Ayrıca protokol kapsamında ödendiği iddia edilen 275.000 USD konusunda ise mahkemece alınan raporlarda bu bedelin ödenip ödenmediği müstenidatları ile birlikte açıklanmadığından eksik inceleme ile karar verilmiştir.

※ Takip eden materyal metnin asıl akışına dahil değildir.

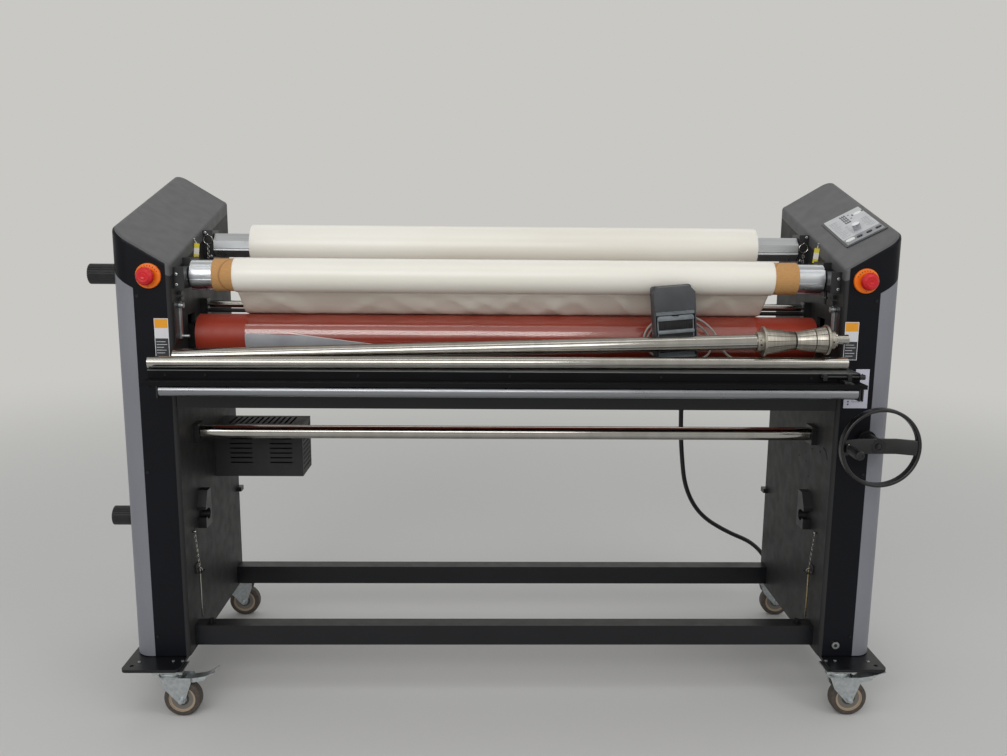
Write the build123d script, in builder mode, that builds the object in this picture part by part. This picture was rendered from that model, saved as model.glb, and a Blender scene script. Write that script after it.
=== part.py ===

Bu durumda mahkemece yapılacak iş; konusunda uzman yeni bir bilirkişi kurulundan asıl dava yönünden bedelin 3.900.000,00 USD olduğunun kabulü ile bu bedel üzerinden hesaplama yapılması, karşı dava yönünden ise, talep edilen 4.043.708,00 TL’nin davalı- karşı davacıya iade edilip edilmeyeceği, edilecekse miktarı ve bedellerin tespiti ile bu bedellerin yapıldıkları yıl piyasa rayicine uygun olup olmadığı, önceki raporlar arasındaki çelişkiler ile taraflarca yapılan itirazlar da giderilecek şekilde tespit ettirilip ve taraf defterleri incelenerek davalı karşı davacı tarafından davacı karşı davalıya 275.000,00 USD ödeyip ödemediğinin müstenidatları ile birlikte açıklanarak Yargıtay denetimine elverişli rapor alarak sonucuna uygun karar vermek ve 275.000,00 USD ödendi ise protokoldeki şartların yerine getirilmediği de dikkate alınarak bu kalem yönünden de karşı davanın kabulüne karar vermek, ödenmedi ise talebin şimdiki gibi reddine karar verilmesinden ibarettir.
Açıklanan nedenlerle eksik inceleme ve hatalı değerlendirme ile yazılı şekilde karar verilmesi doğru olmamış, kararın bozulması gerekmiştir.
SONUÇ:Yukarıda 1. bentte açıklanan nedenlerle tarafların sair temyiz itirazlarının reddine, 2. ve 3. bent uyarınca kabulü ile hükmün taraflar yararına BOZULMASINA,Yargıtay duruşmasında vekille temsil olunan taraflar yararına takdir olunan 3.050,00 TL duruşma vekalet ücretinin taraflardan karşılıklı olmak üzere bir diğerinden alınarak yek diğerine verilmesine, peşin alınan harcın istek halinde temyiz edenlere iadesine, 6100 sayılı HMK 373. madde hükümleri gözetilerek dosyanın ilk derece mahkemesine, karardan bir örneğin ise Bölge Adliye Mahkemesi Hukuk Dairesine gönderilmesine, 30.06.2021 gününde oy birliğiyle karar verildi.